Eindruck nach 7 Folgen
Mittlerweile 7 Folgen von Marco Polo gesehen und auch wenn es wegen der oft unsinnigen Dialoge und der schwachen Charakterzeichnung immer noch weit von der Qualität eines Game of Thrones (oder Boardwalk Empire oder Walking Dead oder Sons of Anarchy oder Mad Men oder sonstigen Top-Favoriten jeglicher Subgenres :lol: ) entfernt ist, hat die Serie seit Folge 4-5 einen deutlichen Sprung gemacht. Seit Folge 5 sind die Phasen der gepflegten und hübsch anzusehenden Langeweile (fast) passe, der mäandernde Plot erhält kontinuierlich mehr Fokus und man beginnt sogar langsam die (Charakter-) Versäumnisse der ersten 4 Folgen zu reparieren.
(Bei Game of Thrones konnte ich nie verstehen, dass manche Zuschauer schon Probleme hatten z.B. Jon Snow und Robb Stark auseinander zu halten, aber hier habe ich tatsächlich erst in Folge 5 gemerkt, dass Kublai (mindestens) 3 Bastardsöhne in seinem Umfeld hat. :lol: Bis dahin waren die einfach nur Hintergrundrauschen ohne jegliche Eigenschaften. )
Staffelfazit: Der positive Eindruck ab Folge 5 hat sich bis zum Ende bestätigt. Viele der anfänglichen Mängel konnten innerhalb dieser Auftaktstaffel zwar nicht mehr korrigiert werden, aber das spürbare Vorwärtsmomentum der Story, einige Twists und ein Minimum an Charakterzeichnung für die wichtigeren Figuren haben diesen ziellos dahinplätschernden und ironiefreien Edel-Langweiler dann doch noch zu einem unterhaltsamen Asia-Epos werden lassen.
Auffällig fand ich allerdings, dass sich die Staffel in der erzählerisch besten Phase plötzlich optisch mit dem Zucker zurückhielt. Von der Mitte der Staffel bis zur finalen Schlacht war kaum noch etwas von der vorher gezeigten Liebe zu weiten Bildern und eindrucksvollen Panoramen zu sehen, die anfänglich über die Inhaltsleere hinwegtröstete. Stattdessen spielte sich fast alles in Kammern und Hallen ab. Das auch solche Bottle-Episoden spannender als Spektakel sein können, zeigen andere Serien immer wieder, aber Marco Polo fehlt es dazu einfach immer noch an faszinierenden Charakteren (Kublai kommt dem wie gesagt am nächsten und einige der anderen Figuren leben später immerhin vom Sympathie bzw. Hasswert).
Staffel 2 findet hoffentlich einen Weg, um das Budget besser aufzuteilen.
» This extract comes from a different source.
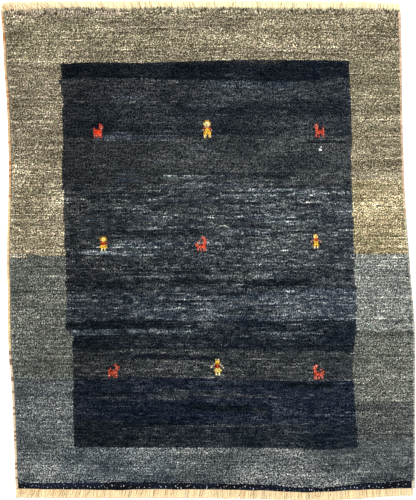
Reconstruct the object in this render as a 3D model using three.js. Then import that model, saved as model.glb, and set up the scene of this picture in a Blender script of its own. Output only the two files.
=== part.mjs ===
// A hand-knotted wool rug of the thick, small kind, lying flat with its pile up.
// Lengths are in millimetres. X runs across the rug, Y along it to the far end, and Z is up.
// The origin is on the surface that the rug lies on, under the middle of the rug's box.
// The rug's body is one cloth: the pile, and a thin flat-woven end past it at the near end.
// A wrapped binding runs along each long side, and a cut warp fringe ends the cloth at each end.

import * as THREE from 'three';

// Driving dimensions

const PILE_TOP = 12; // from the floor to the tips of the pile
const PILE_SIDE = 9; // the pile's height where it rounds over at the sides and the far end
const PILE_SHOULDER = 5; // how far in from its edge the pile reaches its full height
const PILE_LEAN = 2; // how far in the pile's near face climbs from its foot
const PILE_LUMP = 0.7; // how far the pile's top rises and falls
const END_WEAVE_HEIGHT = 4; // the flat-woven end, which has no pile

const BINDING_RADIUS = 3.5; // the wrapped side cord, measured to its flats
const BINDING_SIDES = 8;
const BINDING_STEPS = 60;

const FRINGE_STRANDS = 150; // at each end
const FRINGE_HEIGHT = 2.5;
const FRINGE_BACKING = 4; // the strip of twined weft that holds the strands
const STRAND_ROOT = 0.36; // half a strand's width at its root, as a share of the pitch
const STRAND_TIP = 0.25;
const STRAND_SWING = 3; // how far a tip leans sideways
const STRAND_RAGGED = 2.5; // how much shorter the shortest strand is

const PART_GAP = 0.3; // between neighbouring pieces
const BINDING_INSET = 0.6; // how far the side cords stop short of the fringes

const BODY_COLUMNS = 28;
const BODY_ROWS = 36;

// The outer edge of each side binding, from the near end to the far end.
const SIDES = [
  { y: -730, left: -574.5, right: 620.5 },
  { y: -648, left: -577, right: 622 },
  { y: -504, left: -582.5, right: 622 },
  { y: -408, left: -587, right: 622 },
  { y: -312, left: -595, right: 622 },
  { y: -216, left: -598, right: 620 },
  { y: -120, left: -598.5, right: 612 },
  { y: -48, left: -601, right: 606.5 },
  { y: 72, left: -599, right: 598 },
  { y: 168, left: -596, right: 591 },
  { y: 264, left: -595.5, right: 587.5 },
  { y: 360, left: -598, right: 584.5 },
  { y: 456, left: -602, right: 583 },
  { y: 552, left: -609, right: 582 },
  { y: 648, left: -613.5, right: 580 },
  { y: 730, left: -620, right: 578 },
];

// The near end from left to right: the fringe's tips, the flat-woven end's edge, the pile's foot.
const NEAR_END = [
  { x: -600, tip: -743, weave: -717, pile: -699 },
  { x: -440, tip: -744, weave: -719, pile: -699 },
  { x: -300, tip: -744.5, weave: -721, pile: -697 },
  { x: -150, tip: -744, weave: -719, pile: -698 },
  { x: 0, tip: -745, weave: -719.5, pile: -701 },
  { x: 150, tip: -747, weave: -722, pile: -702.5 },
  { x: 260, tip: -749.5, weave: -727, pile: -711 },
  { x: 370, tip: -749.5, weave: -726, pile: -711 },
  { x: 450, tip: -746.5, weave: -721, pile: -703.5 },
  { x: 530, tip: -740, weave: -718, pile: -697 },
  { x: 630, tip: -736, weave: -716, pile: -690 },
];

// The far end from left to right: the pile's edge and the fringe's tips.
const FAR_END = [
  { x: -630, pile: 715, tip: 737 },
  { x: -590, pile: 718, tip: 744.5 },
  { x: -448, pile: 724.5, tip: 747.5 },
  { x: -268, pile: 722, tip: 748.5 },
  { x: -98, pile: 726, tip: 749.5 },
  { x: 62, pile: 727, tip: 749.5 },
  { x: 202, pile: 726, tip: 749 },
  { x: 368, pile: 723, tip: 747 },
  { x: 472, pile: 724.5, tip: 746 },
  { x: 590, pile: 717, tip: 739 },
];

// The fringes' own ends, which stand a little past the bindings.
const NEAR_FRINGE = { left: -576, right: 619 };
const FAR_FRINGE = { left: -622, right: 579.5 };

// A smooth curve through one column of a table, read along another.
function columnCurve(table, along, column) {
  const last = table.length - 1;
  const slopeAt = (index) => {
    const before = table[Math.max(index - 1, 0)];
    const after = table[Math.min(index + 1, last)];
    return (after[column] - before[column]) / (after[along] - before[along]);
  };
  return (position) => {
    let index = 0;
    while (index < last - 1 && table[index + 1][along] < position) {
      index += 1;
    }
    const start = table[index];
    const end = table[index + 1];
    const span = end[along] - start[along];
    const t = THREE.MathUtils.clamp((position - start[along]) / span, 0, 1);
    const bend = t * t * (3 - 2 * t);
    const leave = t * (1 - t) * (1 - t) * span * slopeAt(index);
    const arrive = t * t * (t - 1) * span * slopeAt(index + 1);
    return THREE.MathUtils.lerp(start[column], end[column], bend) + leave + arrive;
  };
}

const leftEdge = columnCurve(SIDES, 'y', 'left');
const rightEdge = columnCurve(SIDES, 'y', 'right');
const nearTips = columnCurve(NEAR_END, 'x', 'tip');
const nearWeave = columnCurve(NEAR_END, 'x', 'weave');
const nearPile = columnCurve(NEAR_END, 'x', 'pile');
const farPile = columnCurve(FAR_END, 'x', 'pile');
const farTips = columnCurve(FAR_END, 'x', 'tip');

// A steady scatter from 0 to 1 for a numbered thing.
function scatter(number, salt) {
  const value = Math.sin(number * 12.9898 + salt * 78.233) * 43758.5453;
  return value - Math.floor(value);
}

function wool(color) {
  return new THREE.MeshStandardMaterial({ color, roughness: 0.95, metalness: 0 });
}

// The body

const BODY_INSET = 2 * BINDING_RADIUS + PART_GAP;

// Where a column of the body's grid crosses a given y.
function columnX(column, y) {
  const left = leftEdge(y) + BODY_INSET;
  const right = rightEdge(y) - BODY_INSET;
  if (column === 0) {
    return left;
  }
  if (column === BODY_COLUMNS) {
    return right;
  }
  const share = (column - 1) / (BODY_COLUMNS - 2);
  return THREE.MathUtils.lerp(left + PILE_SHOULDER, right - PILE_SHOULDER, share);
}

// Rows 0 and 1 bound the flat-woven end, row 2 is the pile's near brow, and the last is its far edge.
function rowY(row, x) {
  if (row === 0) {
    return nearWeave(x);
  }
  if (row === 1) {
    return nearPile(x);
  }
  if (row === BODY_ROWS) {
    return farPile(x);
  }
  const share = (row - 2) / (BODY_ROWS - 3);
  return THREE.MathUtils.lerp(nearPile(x) + PILE_LEAN, farPile(x) - PILE_SHOULDER, share);
}

// The plan position of a grid point. The sides lean a little, so y is found first at a rough x.
function bodyPlan(column, row) {
  const roughY = rowY(row, 0);
  const roughX = columnX(column, roughY);
  const y = rowY(row, roughX);
  return new THREE.Vector2(columnX(column, y), y);
}

// The pile stands in soft lumps, with low ridges along the rows of knots.
function pileLump(x, y) {
  const ridges = 0.5 * Math.sin(y / 13 + Math.sin(x / 170));
  const hollows = 0.5 * Math.sin(x / 41 + 0.6) * Math.sin(y / 53 + 1.1);
  return PILE_LUMP * (ridges + hollows);
}

function bodyHeight(column, row, plan) {
  if (row <= 1) {
    return END_WEAVE_HEIGHT;
  }
  const onRim = column === 0 || column === BODY_COLUMNS || row === BODY_ROWS;
  const height = onRim ? PILE_SIDE : PILE_TOP;
  return height + pileLump(plan.x, plan.y);
}

function rugBody() {
  const geometry = new THREE.BoxGeometry(1, 1, 1, BODY_COLUMNS, BODY_ROWS, 1);
  const points = geometry.attributes.position;
  for (let index = 0; index < points.count; index += 1) {
    const column = Math.round((points.getX(index) + 0.5) * BODY_COLUMNS);
    const row = Math.round((points.getY(index) + 0.5) * BODY_ROWS);
    const plan = bodyPlan(column, row);
    const height = points.getZ(index) > 0 ? bodyHeight(column, row, plan) : 0;
    points.setXYZ(index, plan.x, plan.y, height);
  }
  geometry.computeVertexNormals();
  const body = new THREE.Mesh(geometry, wool('#7b776b'));
  body.name = 'rug_body';
  return body;
}

// The side bindings

class BindingRoute extends THREE.Curve {
  constructor(edge, inward) {
    super();
    this.edge = edge;
    this.inward = inward;
    this.start = nearWeave(edge(SIDES[0].y)) + BINDING_INSET;
    this.end = farPile(edge(SIDES[SIDES.length - 1].y)) - BINDING_INSET;
  }

  getPoint(t, target = new THREE.Vector3()) {
    const y = THREE.MathUtils.lerp(this.start, this.end, t);
    return target.set(this.edge(y) + this.inward * BINDING_RADIUS, y, BINDING_RADIUS);
  }
}

// A many-sided round with a flat side down, measured to its flats.
function bindingSection() {
  const corner = BINDING_RADIUS / Math.cos(Math.PI / BINDING_SIDES);
  const points = [];
  for (let side = 0; side < BINDING_SIDES; side += 1) {
    const angle = ((side + 0.5) * 2 * Math.PI) / BINDING_SIDES;
    points.push(new THREE.Vector2(corner * Math.cos(angle), corner * Math.sin(angle)));
  }
  return new THREE.Shape(points);
}

function sideBinding(name, edge, inward, color) {
  const geometry = new THREE.ExtrudeGeometry(bindingSection(), {
    steps: BINDING_STEPS,
    extrudePath: new BindingRoute(edge, inward),
    bevelEnabled: false,
  });
  const binding = new THREE.Mesh(geometry, wool(color));
  binding.name = name;
  return binding;
}

// The fringes

// The strip's inner line keeps an even gap to the body's edge, point by point.
function backingLine(ends, row, outward, edgeAt) {
  const line = [new THREE.Vector2(ends.left, edgeAt(ends.left) + outward * PART_GAP)];
  for (let column = 0; column <= BODY_COLUMNS; column += 1) {
    const plan = bodyPlan(column, row);
    line.push(new THREE.Vector2(plan.x, plan.y + outward * PART_GAP));
  }
  line.push(new THREE.Vector2(ends.right, edgeAt(ends.right) + outward * PART_GAP));
  return line;
}

// The outline of one strand: two root corners and two tip corners, from left to right.
function strandOutline(number, ends, outward, edgeAt, tipAt) {
  const pitch = (ends.right - ends.left) / FRINGE_STRANDS;
  const rootX = ends.left + (number + 0.5) * pitch;
  const swing = STRAND_SWING * (Math.sin(number / 5.3 + outward) + Math.sin(number / 2.9)) * 0.5;
  const tipX = THREE.MathUtils.clamp(
    rootX + swing,
    ends.left + STRAND_TIP * pitch,
    ends.right - STRAND_TIP * pitch,
  );
  const rootY = edgeAt(rootX) + outward * (PART_GAP + FRINGE_BACKING);
  const tipY = tipAt(rootX) - outward * STRAND_RAGGED * scatter(number, outward);
  return [
    new THREE.Vector2(rootX - STRAND_ROOT * pitch, rootY),
    new THREE.Vector2(tipX - STRAND_TIP * pitch, tipY),
    new THREE.Vector2(tipX + STRAND_TIP * pitch, tipY),
    new THREE.Vector2(rootX + STRAND_ROOT * pitch, rootY),
  ];
}

function fringe(name, ends, row, outward, edgeAt, tipAt) {
  const innerLine = backingLine(ends, row, outward, edgeAt);
  const outerLine = [];
  for (let number = 0; number < FRINGE_STRANDS; number += 1) {
    outerLine.push(...strandOutline(number, ends, outward, edgeAt, tipAt));
  }
  const outline = new THREE.Shape([...innerLine, ...outerLine.reverse()]);
  const geometry = new THREE.ExtrudeGeometry(outline, {
    depth: FRINGE_HEIGHT,
    bevelEnabled: false,
  });
  const strands = new THREE.Mesh(geometry, wool('#efdcae'));
  strands.name = name;
  return strands;
}

// The rug, with its origin under the middle of its box

const rug = new THREE.Group();
rug.add(rugBody());
rug.add(sideBinding('binding_left', leftEdge, 1, '#b9824f'));
rug.add(sideBinding('binding_right', rightEdge, -1, '#c9a184'));
rug.add(fringe('fringe_near', NEAR_FRINGE, 0, -1, nearWeave, nearTips));
rug.add(fringe('fringe_far', FAR_FRINGE, BODY_ROWS, 1, farPile, farTips));

const middle = new THREE.Box3().setFromObject(rug).getCenter(new THREE.Vector3());
rug.position.set(-middle.x, -middle.y, 0);

export default rug;
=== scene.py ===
# The looks of a thick hand-knotted wool rug that lies flat with its pile up.
# Tables are in millimetres in the frame's axes: X across the rug, Y along it to its far end.
# Meshes are made in millimetres too, and turned to metres as they are finished.

import math

import bpy
import numpy as np
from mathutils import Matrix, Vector


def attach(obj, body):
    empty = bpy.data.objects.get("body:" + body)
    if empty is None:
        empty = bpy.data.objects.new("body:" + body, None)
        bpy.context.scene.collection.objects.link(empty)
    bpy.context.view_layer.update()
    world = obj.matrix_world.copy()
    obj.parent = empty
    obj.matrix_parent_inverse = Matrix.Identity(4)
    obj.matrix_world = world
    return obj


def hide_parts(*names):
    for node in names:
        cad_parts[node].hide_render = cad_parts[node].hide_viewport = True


MM = 0.001

# The rug's sizes

PILE_TOP = 12.0
PILE_LUMP = 0.7
GROUND_THICKNESS = 3.0
LEFT_BINDING_RADIUS = 4.6  # of the wrapped cord, a little more than the frame's cord
RIGHT_BINDING_RADIUS = 4.8
BINDING_FLATNESS = 0.75  # a cord's height, as a share of its width
BINDING_REACH = 7.0  # from the outline in to the cloth's side of each binding
BODY_INSET = 7.3  # from the binding's outer edge to the cloth's own edge

# The outer edge of each side binding, from the near end to the far end.
SIDES = [
    {"y": -730, "left": -574.5, "right": 620.5},
    {"y": -648, "left": -577, "right": 622},
    {"y": -504, "left": -582.5, "right": 622},
    {"y": -408, "left": -587, "right": 622},
    {"y": -312, "left": -595, "right": 622},
    {"y": -216, "left": -598, "right": 620},
    {"y": -120, "left": -598.5, "right": 612},
    {"y": -48, "left": -601, "right": 606.5},
    {"y": 72, "left": -599, "right": 598},
    {"y": 168, "left": -596, "right": 591},
    {"y": 264, "left": -595.5, "right": 587.5},
    {"y": 360, "left": -598, "right": 584.5},
    {"y": 456, "left": -602, "right": 583},
    {"y": 552, "left": -609, "right": 582},
    {"y": 648, "left": -613.5, "right": 580},
    {"y": 730, "left": -620, "right": 578},
]

# The near end from left to right: the fringe's tips, the flat-woven end's edge, the pile's foot.
NEAR_END = [
    {"x": -600, "tip": -743, "weave": -717, "pile": -699},
    {"x": -440, "tip": -744, "weave": -719, "pile": -699},
    {"x": -300, "tip": -744.5, "weave": -721, "pile": -697},
    {"x": -150, "tip": -744, "weave": -719, "pile": -698},
    {"x": 0, "tip": -745, "weave": -719.5, "pile": -701},
    {"x": 150, "tip": -747, "weave": -722, "pile": -702.5},
    {"x": 260, "tip": -749.5, "weave": -727, "pile": -711},
    {"x": 370, "tip": -749.5, "weave": -726, "pile": -711},
    {"x": 450, "tip": -746.5, "weave": -721, "pile": -703.5},
    {"x": 530, "tip": -740, "weave": -718, "pile": -697},
    {"x": 630, "tip": -736, "weave": -716, "pile": -690},
]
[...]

In den eindrucksvollsten Szenen sieht Marco Polo wie eine 50-100 Mio $ Kinoproduktion aus und setzt neue TV-Maßstäbe, aber über die ganze Staffel gesehen, holt Game of Thrones dann doch deutlich mehr Schauwert aus seinem vergleichbaren Budget.
btw. habe ich mich nach Folge 7 geirrt oder mittlerweile etwas vergessen, weil ein Sohn in den letzten Folgen nicht mehr vorkam? Nachdem ich gestern das Staffelfinale gesehen habe, kann ich mich nämlich nicht mehr erinnern, wie ich auf 3 Bastardsöhne kam. Da wäre einmal der Bastard, der Kublais Kopf will und dann der Bastard, der mit Marco befreundet ist. + sein "echter" Sohn, der auf dem Schlachtfeld verwundet wurde.